Restate the opening lines of the material below word for word, stopping after the line that contains "a user would".

**** Data lines

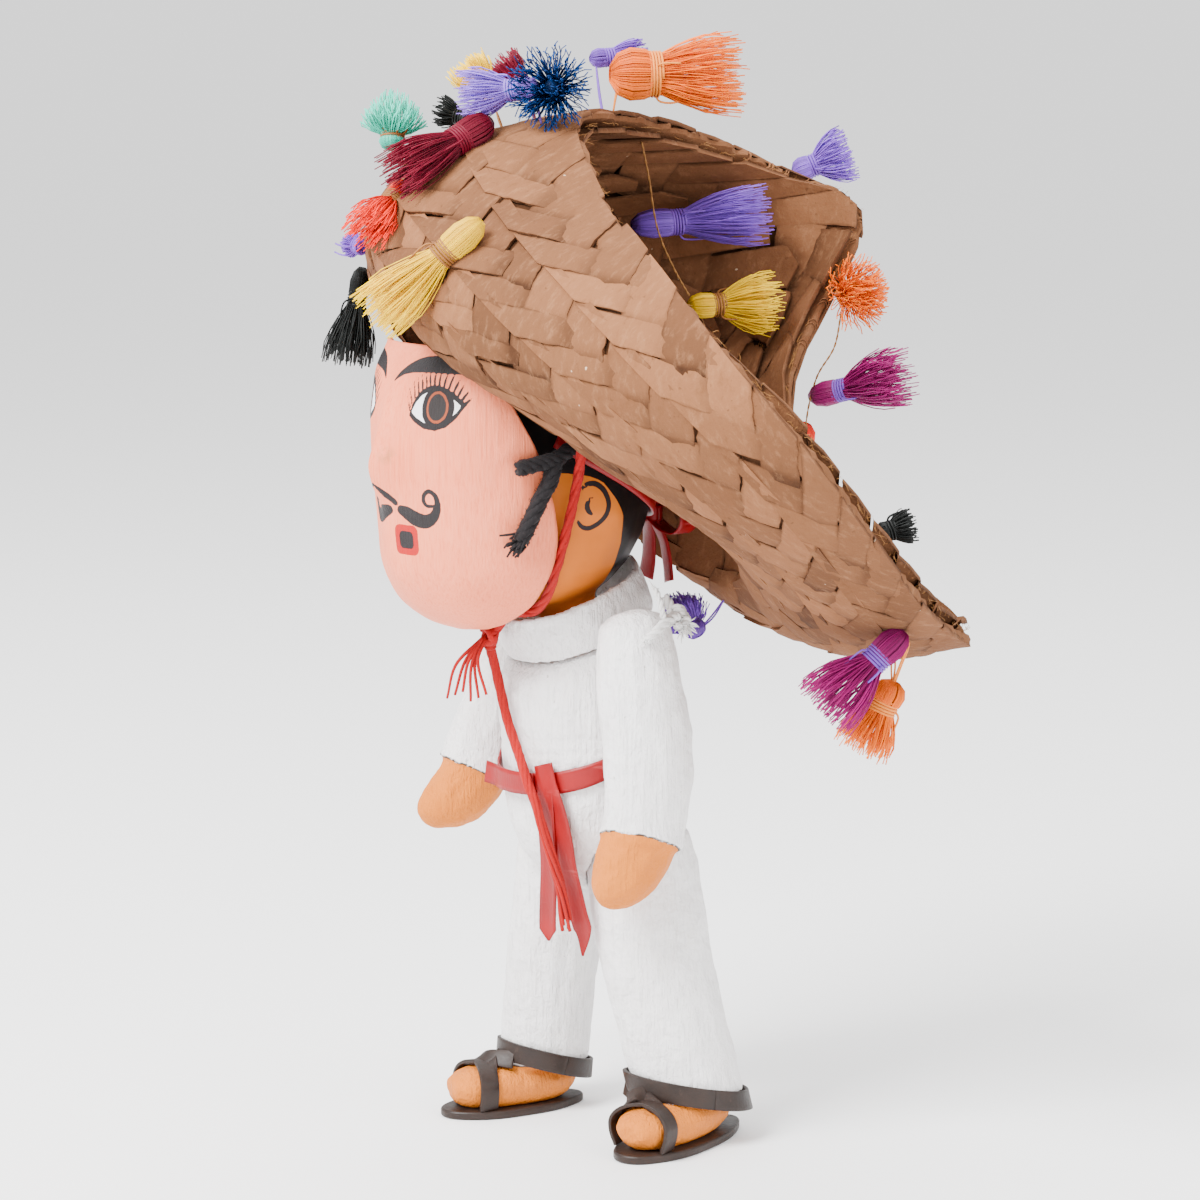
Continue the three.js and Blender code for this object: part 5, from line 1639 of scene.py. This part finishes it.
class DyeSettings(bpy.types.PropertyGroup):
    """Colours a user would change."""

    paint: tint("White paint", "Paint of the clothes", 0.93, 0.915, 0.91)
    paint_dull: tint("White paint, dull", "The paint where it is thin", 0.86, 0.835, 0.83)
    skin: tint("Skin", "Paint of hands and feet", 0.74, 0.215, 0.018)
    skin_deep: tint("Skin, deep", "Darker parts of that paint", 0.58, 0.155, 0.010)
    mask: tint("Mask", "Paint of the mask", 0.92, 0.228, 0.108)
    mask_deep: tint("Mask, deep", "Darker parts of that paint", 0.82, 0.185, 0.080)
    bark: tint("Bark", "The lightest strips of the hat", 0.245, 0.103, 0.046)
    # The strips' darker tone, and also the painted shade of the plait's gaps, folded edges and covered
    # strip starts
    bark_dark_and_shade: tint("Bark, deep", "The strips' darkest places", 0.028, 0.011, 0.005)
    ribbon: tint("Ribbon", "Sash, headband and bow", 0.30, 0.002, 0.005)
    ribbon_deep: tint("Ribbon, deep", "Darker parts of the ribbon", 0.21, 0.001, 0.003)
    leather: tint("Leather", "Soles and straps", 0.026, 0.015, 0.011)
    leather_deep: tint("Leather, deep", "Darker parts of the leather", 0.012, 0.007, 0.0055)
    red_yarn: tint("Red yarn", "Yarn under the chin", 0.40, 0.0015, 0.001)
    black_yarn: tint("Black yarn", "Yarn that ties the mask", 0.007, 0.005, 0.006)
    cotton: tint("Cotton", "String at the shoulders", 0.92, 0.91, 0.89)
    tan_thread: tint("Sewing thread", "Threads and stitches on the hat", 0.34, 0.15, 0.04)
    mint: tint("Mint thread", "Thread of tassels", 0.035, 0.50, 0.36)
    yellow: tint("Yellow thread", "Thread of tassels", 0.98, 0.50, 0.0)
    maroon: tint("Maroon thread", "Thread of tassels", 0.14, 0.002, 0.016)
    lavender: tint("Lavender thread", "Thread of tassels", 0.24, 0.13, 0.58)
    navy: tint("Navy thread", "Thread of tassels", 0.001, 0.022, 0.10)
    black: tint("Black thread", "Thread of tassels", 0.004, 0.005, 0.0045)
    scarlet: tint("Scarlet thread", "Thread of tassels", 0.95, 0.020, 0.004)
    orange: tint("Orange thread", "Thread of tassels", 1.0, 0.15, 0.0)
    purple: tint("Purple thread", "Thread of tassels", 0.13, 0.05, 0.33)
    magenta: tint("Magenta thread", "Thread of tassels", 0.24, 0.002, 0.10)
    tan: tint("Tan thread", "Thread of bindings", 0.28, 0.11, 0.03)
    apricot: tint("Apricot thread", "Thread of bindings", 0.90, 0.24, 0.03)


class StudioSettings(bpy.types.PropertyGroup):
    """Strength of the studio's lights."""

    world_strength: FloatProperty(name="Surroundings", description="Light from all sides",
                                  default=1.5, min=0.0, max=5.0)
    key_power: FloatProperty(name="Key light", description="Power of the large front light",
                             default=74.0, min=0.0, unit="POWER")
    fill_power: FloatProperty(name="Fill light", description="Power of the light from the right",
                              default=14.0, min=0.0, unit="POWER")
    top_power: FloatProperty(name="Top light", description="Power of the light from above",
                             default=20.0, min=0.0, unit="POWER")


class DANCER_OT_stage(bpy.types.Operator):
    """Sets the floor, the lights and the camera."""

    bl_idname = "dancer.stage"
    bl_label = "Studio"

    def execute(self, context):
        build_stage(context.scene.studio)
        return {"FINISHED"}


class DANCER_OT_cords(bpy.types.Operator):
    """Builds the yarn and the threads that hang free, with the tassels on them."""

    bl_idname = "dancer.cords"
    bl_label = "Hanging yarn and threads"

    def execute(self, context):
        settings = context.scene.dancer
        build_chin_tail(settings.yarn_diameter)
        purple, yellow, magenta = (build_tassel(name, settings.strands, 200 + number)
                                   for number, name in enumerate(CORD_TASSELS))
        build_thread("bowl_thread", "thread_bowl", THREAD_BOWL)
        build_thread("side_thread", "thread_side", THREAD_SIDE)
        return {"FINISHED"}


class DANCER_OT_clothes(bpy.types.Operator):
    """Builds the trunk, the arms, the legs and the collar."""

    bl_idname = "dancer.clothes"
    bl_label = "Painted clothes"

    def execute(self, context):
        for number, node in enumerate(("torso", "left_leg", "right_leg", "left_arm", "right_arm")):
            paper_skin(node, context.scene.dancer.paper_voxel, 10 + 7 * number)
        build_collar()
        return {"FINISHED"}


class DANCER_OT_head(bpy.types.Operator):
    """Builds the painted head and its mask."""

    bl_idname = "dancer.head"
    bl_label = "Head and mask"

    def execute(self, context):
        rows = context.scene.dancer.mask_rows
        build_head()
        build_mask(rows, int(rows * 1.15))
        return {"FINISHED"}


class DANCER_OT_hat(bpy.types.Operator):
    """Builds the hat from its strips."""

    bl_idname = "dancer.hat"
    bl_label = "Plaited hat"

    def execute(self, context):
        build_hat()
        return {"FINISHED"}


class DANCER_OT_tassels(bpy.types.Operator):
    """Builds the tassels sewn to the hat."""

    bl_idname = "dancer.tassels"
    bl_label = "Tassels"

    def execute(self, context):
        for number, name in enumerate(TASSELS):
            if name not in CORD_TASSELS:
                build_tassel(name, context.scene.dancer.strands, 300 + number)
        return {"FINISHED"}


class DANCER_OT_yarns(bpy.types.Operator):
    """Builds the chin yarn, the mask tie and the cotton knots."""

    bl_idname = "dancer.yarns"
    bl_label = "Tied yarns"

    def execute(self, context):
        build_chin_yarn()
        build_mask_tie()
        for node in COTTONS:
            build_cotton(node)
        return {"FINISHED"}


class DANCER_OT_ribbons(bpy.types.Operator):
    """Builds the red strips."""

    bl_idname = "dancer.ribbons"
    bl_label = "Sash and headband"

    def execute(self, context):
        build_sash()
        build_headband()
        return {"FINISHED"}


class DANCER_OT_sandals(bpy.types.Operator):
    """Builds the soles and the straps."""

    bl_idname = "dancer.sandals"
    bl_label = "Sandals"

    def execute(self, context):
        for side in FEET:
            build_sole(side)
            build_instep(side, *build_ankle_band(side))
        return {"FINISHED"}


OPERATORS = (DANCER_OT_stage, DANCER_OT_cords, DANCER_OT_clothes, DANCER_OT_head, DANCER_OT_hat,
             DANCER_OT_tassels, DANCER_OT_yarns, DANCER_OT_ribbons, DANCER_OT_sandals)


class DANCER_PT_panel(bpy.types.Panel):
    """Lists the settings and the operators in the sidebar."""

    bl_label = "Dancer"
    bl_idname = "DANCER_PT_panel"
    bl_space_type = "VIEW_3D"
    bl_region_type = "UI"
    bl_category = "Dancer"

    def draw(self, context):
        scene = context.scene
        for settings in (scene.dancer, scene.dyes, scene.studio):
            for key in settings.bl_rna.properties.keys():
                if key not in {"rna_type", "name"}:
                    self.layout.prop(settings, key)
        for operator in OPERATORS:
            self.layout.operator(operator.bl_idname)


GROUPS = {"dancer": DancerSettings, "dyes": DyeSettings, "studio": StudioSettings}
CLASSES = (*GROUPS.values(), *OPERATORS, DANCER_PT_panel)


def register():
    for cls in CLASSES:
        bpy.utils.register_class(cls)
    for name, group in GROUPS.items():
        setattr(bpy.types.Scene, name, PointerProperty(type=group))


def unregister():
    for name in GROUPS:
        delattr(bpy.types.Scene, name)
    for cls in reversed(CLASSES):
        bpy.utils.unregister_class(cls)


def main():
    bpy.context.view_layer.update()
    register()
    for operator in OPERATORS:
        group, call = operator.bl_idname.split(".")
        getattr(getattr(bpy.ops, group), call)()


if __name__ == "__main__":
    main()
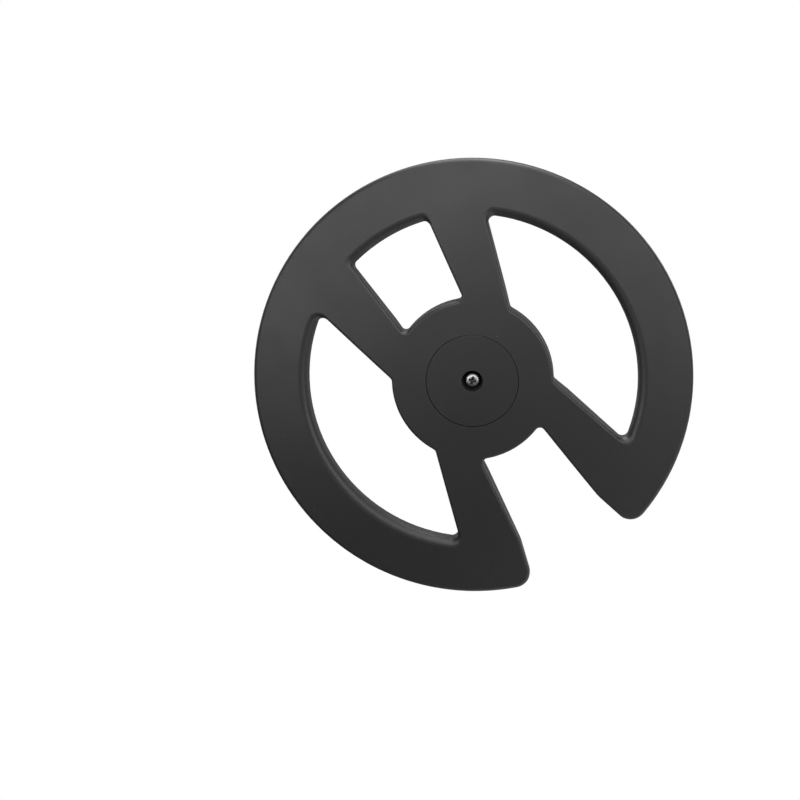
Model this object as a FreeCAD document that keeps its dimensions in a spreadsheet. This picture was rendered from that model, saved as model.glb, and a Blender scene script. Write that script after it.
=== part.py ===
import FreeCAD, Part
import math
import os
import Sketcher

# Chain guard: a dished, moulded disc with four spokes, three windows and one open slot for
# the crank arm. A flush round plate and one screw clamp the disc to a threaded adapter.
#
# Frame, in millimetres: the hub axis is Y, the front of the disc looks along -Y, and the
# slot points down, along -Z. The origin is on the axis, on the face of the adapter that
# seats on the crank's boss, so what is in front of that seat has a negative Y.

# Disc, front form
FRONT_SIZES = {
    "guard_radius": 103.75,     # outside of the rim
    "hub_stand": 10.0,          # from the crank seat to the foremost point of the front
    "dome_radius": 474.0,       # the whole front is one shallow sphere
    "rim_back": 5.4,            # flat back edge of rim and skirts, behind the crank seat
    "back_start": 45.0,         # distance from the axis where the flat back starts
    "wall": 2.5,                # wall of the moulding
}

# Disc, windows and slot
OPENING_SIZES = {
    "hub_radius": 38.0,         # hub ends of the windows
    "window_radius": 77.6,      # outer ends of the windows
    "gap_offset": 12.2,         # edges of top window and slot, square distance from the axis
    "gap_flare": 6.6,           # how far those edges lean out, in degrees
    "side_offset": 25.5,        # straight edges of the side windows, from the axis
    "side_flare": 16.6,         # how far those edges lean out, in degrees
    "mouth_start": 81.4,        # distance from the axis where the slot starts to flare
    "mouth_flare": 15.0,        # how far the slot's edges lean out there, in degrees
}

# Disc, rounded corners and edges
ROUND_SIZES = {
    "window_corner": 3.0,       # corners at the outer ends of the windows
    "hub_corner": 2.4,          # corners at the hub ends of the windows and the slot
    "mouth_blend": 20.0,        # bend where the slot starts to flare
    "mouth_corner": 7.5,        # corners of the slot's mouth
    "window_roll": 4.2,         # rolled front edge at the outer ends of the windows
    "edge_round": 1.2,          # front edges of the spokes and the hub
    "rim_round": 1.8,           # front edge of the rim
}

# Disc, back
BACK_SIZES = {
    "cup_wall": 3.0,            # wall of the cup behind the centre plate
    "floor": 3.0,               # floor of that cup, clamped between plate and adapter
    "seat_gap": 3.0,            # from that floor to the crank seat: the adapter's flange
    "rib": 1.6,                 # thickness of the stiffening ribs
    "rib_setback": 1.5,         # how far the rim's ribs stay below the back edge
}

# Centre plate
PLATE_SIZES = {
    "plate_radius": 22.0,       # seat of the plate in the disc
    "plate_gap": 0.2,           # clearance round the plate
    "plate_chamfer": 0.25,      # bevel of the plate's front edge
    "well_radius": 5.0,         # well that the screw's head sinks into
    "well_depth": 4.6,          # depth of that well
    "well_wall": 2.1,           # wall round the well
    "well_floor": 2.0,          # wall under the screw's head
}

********

Reply to the exercise
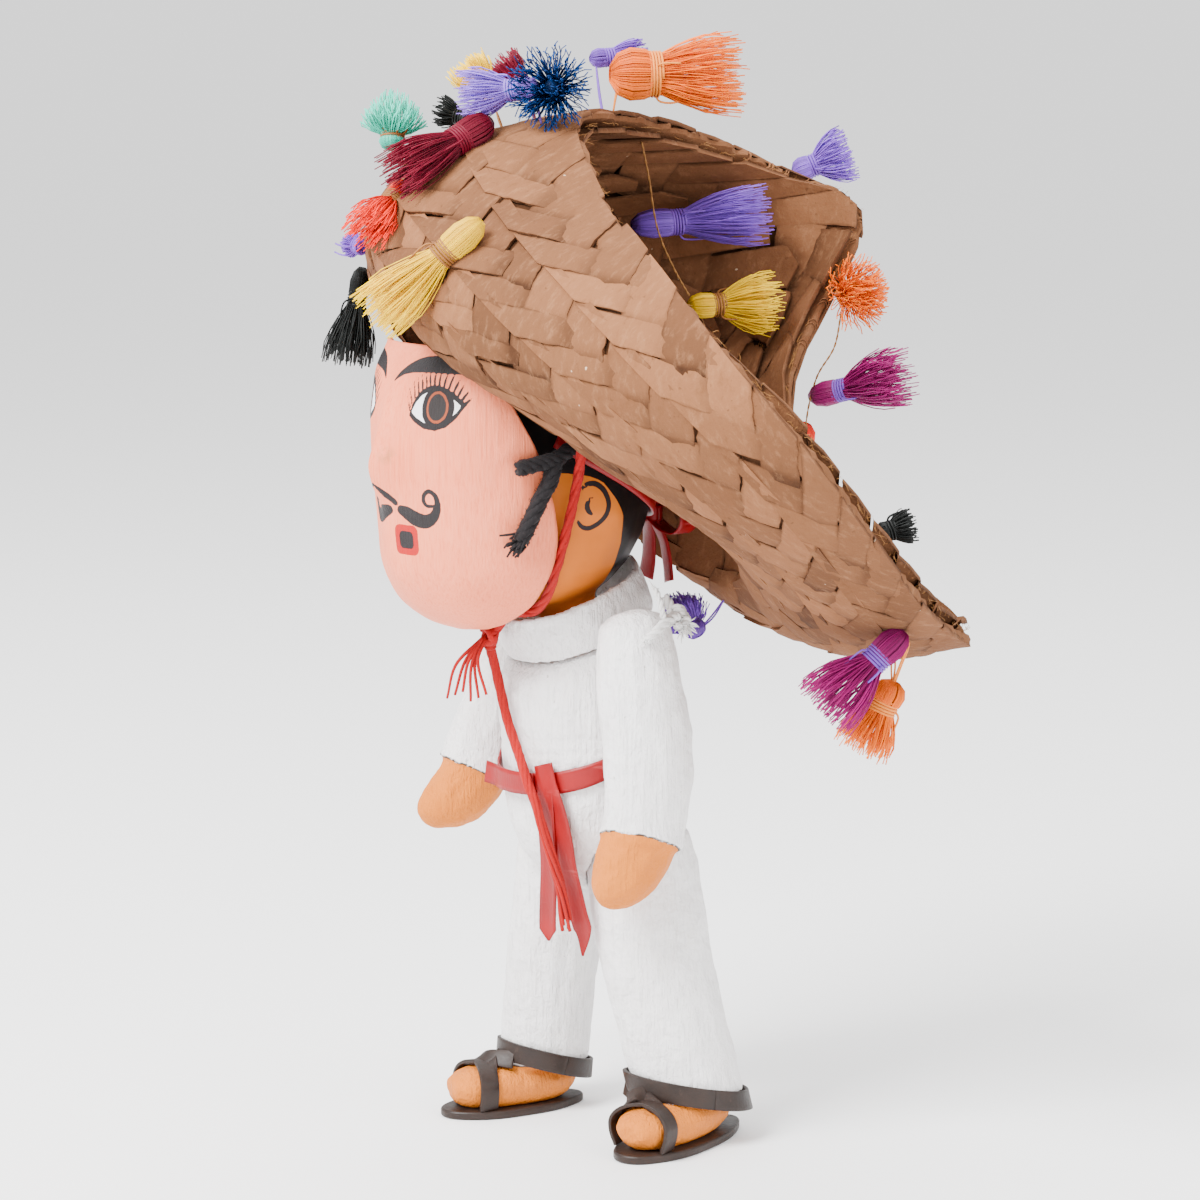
Continue the three.js and Blender code for this object: part 5, from line 1639 of scene.py. This part finishes it.
class DyeSettings(bpy.types.PropertyGroup):
    """Colours a user would change."""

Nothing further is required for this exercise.